What is wanted is an exact restatement of the lines from the one with "for item in" through the one with "zip(*points))), Vector(map(max, zip(*points)))", both included, and of no other lines.

▬▬▬

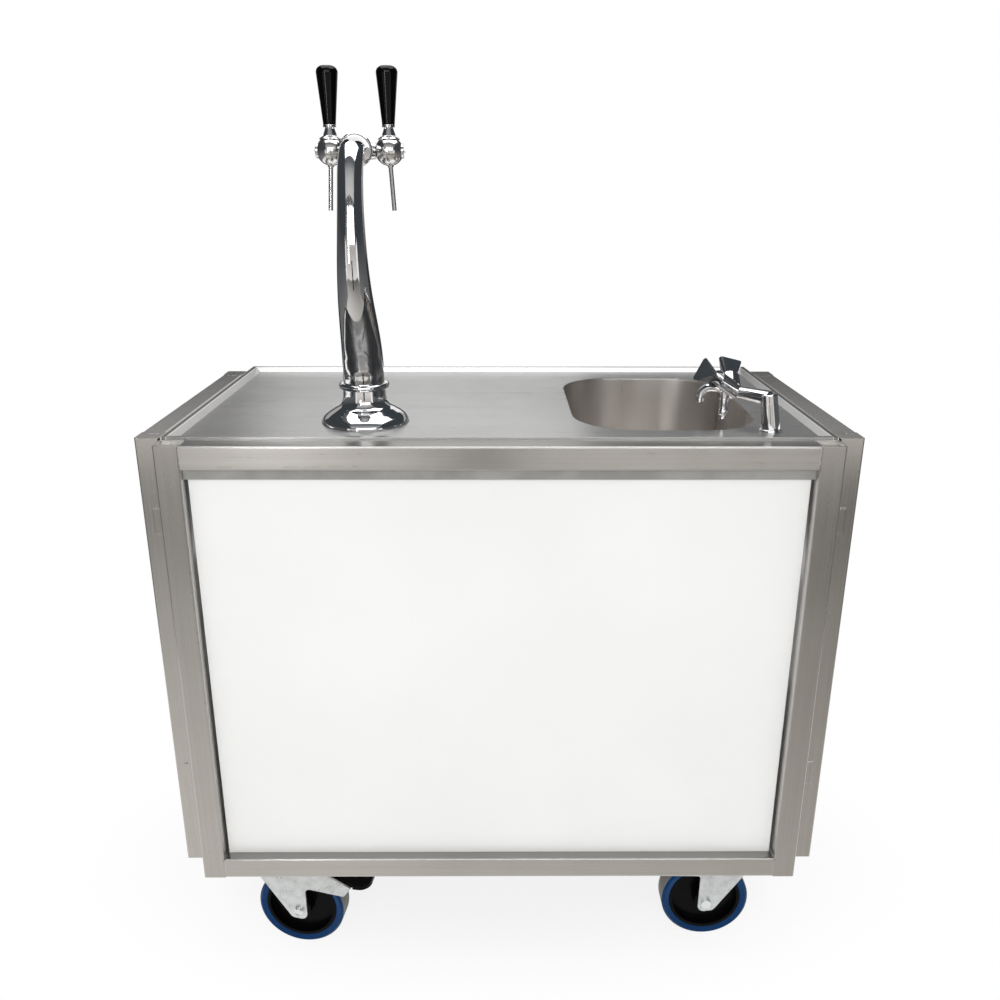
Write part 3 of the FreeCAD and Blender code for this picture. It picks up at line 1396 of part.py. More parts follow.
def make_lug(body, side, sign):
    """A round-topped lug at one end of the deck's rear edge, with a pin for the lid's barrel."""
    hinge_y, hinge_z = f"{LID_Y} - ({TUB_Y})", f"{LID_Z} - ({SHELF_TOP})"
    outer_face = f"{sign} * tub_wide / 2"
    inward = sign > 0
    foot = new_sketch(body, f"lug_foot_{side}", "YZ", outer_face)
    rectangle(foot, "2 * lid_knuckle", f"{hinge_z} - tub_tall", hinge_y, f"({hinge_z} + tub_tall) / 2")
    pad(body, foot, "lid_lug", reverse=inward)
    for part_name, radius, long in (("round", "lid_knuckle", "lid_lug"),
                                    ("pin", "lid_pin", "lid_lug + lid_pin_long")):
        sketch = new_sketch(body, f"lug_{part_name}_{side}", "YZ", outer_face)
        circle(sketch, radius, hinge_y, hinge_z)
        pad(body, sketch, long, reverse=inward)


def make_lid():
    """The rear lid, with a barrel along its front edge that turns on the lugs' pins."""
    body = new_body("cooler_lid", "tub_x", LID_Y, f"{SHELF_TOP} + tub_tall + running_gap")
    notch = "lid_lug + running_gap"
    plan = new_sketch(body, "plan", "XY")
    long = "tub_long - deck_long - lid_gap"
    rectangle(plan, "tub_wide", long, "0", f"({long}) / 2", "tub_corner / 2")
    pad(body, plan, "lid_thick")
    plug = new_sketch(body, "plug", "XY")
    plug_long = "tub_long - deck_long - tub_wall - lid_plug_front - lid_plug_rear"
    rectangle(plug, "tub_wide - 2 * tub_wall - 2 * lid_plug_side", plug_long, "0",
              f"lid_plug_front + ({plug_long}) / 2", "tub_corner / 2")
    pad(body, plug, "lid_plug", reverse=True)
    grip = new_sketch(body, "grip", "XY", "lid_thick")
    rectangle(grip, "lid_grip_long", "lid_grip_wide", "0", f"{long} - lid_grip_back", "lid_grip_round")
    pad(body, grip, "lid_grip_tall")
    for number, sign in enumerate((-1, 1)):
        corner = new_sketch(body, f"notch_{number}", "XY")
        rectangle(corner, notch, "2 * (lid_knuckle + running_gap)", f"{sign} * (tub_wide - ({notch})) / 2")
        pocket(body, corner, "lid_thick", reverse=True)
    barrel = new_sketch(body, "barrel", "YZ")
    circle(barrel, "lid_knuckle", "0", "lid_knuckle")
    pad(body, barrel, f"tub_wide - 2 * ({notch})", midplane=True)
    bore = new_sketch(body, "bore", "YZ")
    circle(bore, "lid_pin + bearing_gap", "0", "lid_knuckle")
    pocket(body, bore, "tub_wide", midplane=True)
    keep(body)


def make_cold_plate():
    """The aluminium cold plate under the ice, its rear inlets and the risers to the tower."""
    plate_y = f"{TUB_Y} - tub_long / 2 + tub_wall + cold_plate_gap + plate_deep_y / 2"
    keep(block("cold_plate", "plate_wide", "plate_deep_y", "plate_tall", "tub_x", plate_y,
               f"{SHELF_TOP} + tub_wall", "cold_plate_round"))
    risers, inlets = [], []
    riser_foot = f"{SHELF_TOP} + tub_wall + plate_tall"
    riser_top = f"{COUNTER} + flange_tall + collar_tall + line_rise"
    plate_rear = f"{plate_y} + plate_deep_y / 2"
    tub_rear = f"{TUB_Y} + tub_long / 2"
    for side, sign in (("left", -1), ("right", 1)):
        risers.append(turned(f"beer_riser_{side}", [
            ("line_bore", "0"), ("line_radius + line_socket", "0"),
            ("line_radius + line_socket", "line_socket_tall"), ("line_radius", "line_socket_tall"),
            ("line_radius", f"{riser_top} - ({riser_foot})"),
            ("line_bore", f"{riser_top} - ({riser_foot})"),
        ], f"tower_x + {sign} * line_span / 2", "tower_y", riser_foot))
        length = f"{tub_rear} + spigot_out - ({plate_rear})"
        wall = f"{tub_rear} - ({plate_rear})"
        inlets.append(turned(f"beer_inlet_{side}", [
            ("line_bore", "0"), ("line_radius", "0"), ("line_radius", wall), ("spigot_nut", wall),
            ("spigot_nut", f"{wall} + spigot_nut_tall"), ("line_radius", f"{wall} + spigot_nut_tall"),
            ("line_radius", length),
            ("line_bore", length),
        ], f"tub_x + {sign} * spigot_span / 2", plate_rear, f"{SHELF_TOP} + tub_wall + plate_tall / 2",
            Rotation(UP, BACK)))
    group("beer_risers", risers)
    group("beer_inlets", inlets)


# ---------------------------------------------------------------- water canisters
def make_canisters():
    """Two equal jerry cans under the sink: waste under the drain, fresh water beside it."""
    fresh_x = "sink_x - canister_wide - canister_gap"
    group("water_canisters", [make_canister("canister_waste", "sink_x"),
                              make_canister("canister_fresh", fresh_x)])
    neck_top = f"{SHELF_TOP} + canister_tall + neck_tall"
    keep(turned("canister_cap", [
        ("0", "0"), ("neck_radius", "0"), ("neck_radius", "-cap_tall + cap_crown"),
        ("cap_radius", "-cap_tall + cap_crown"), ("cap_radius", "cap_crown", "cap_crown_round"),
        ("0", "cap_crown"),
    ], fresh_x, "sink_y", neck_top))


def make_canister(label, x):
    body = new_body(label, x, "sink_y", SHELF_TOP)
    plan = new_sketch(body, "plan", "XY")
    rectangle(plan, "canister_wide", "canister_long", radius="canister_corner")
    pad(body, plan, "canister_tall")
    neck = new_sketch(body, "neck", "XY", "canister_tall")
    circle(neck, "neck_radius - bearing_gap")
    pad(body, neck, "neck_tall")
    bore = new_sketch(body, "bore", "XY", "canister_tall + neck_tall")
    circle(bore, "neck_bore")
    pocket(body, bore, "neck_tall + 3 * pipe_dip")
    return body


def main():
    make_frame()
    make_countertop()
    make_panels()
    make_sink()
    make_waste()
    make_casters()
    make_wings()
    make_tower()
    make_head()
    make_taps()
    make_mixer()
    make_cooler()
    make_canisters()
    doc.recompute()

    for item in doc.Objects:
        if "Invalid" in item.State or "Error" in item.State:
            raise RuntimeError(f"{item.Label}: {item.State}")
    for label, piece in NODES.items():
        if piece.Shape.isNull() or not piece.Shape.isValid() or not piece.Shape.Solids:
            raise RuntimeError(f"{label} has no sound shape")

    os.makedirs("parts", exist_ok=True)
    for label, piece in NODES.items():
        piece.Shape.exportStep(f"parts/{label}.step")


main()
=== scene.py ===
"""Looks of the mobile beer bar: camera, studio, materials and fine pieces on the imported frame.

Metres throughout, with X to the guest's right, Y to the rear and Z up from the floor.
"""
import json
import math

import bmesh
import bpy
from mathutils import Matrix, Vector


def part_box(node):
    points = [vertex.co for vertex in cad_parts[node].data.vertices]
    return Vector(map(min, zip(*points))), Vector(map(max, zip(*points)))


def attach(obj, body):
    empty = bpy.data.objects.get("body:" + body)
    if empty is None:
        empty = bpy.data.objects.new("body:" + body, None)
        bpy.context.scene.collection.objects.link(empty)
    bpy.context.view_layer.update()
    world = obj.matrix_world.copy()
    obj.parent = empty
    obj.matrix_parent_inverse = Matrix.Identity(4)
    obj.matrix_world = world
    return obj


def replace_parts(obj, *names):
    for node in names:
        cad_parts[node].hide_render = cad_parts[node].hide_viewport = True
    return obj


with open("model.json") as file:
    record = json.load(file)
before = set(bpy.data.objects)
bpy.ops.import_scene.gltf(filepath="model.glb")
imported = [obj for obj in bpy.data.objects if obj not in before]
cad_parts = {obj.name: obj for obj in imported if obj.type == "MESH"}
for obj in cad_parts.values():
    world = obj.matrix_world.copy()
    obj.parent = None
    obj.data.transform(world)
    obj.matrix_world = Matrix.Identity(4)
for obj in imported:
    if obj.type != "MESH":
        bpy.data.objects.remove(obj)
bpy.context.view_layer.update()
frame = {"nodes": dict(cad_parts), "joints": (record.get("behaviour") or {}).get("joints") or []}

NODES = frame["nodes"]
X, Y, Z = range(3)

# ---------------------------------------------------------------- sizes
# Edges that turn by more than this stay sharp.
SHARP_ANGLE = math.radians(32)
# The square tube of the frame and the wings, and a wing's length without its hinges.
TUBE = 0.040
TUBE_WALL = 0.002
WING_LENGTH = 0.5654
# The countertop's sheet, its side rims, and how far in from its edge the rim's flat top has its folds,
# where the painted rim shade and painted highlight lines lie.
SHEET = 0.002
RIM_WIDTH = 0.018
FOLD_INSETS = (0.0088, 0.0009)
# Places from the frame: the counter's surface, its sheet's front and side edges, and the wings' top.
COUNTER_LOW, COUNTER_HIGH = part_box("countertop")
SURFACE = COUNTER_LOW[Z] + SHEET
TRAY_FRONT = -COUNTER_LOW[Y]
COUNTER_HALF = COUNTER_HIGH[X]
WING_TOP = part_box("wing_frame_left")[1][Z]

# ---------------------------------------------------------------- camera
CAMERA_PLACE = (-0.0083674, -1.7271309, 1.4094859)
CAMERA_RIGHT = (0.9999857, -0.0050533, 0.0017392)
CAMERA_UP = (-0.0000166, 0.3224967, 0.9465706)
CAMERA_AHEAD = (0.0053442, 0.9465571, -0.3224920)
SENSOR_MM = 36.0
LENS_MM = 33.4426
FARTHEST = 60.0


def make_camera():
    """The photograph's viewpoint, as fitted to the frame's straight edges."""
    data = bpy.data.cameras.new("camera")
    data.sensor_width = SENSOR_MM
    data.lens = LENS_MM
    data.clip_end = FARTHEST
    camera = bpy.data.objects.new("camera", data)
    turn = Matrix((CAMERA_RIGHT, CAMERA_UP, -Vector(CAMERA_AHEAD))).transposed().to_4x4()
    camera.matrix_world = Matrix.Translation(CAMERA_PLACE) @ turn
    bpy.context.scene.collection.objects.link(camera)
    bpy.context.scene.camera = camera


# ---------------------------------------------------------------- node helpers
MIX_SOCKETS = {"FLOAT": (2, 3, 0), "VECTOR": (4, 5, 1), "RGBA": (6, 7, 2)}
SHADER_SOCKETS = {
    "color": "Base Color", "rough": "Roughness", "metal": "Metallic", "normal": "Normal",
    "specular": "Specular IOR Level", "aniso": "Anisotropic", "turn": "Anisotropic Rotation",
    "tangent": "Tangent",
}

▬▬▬

**EXPECTED ANSWER:**
    for item in doc.Objects:
        if "Invalid" in item.State or "Error" in item.State:
            raise RuntimeError(f"{item.Label}: {item.State}")
    for label, piece in NODES.items():
        if piece.Shape.isNull() or not piece.Shape.isValid() or not piece.Shape.Solids:
            raise RuntimeError(f"{label} has no sound shape")

    os.makedirs("parts", exist_ok=True)
    for label, piece in NODES.items():
        piece.Shape.exportStep(f"parts/{label}.step")


main()
=== scene.py ===
"""Looks of the mobile beer bar: camera, studio, materials and fine pieces on the imported frame.

Metres throughout, with X to the guest's right, Y to the rear and Z up from the floor.
"""
import json
import math

import bmesh
import bpy
from mathutils import Matrix, Vector


def part_box(node):
    points = [vertex.co for vertex in cad_parts[node].data.vertices]
    return Vector(map(min, zip(*points))), Vector(map(max, zip(*points)))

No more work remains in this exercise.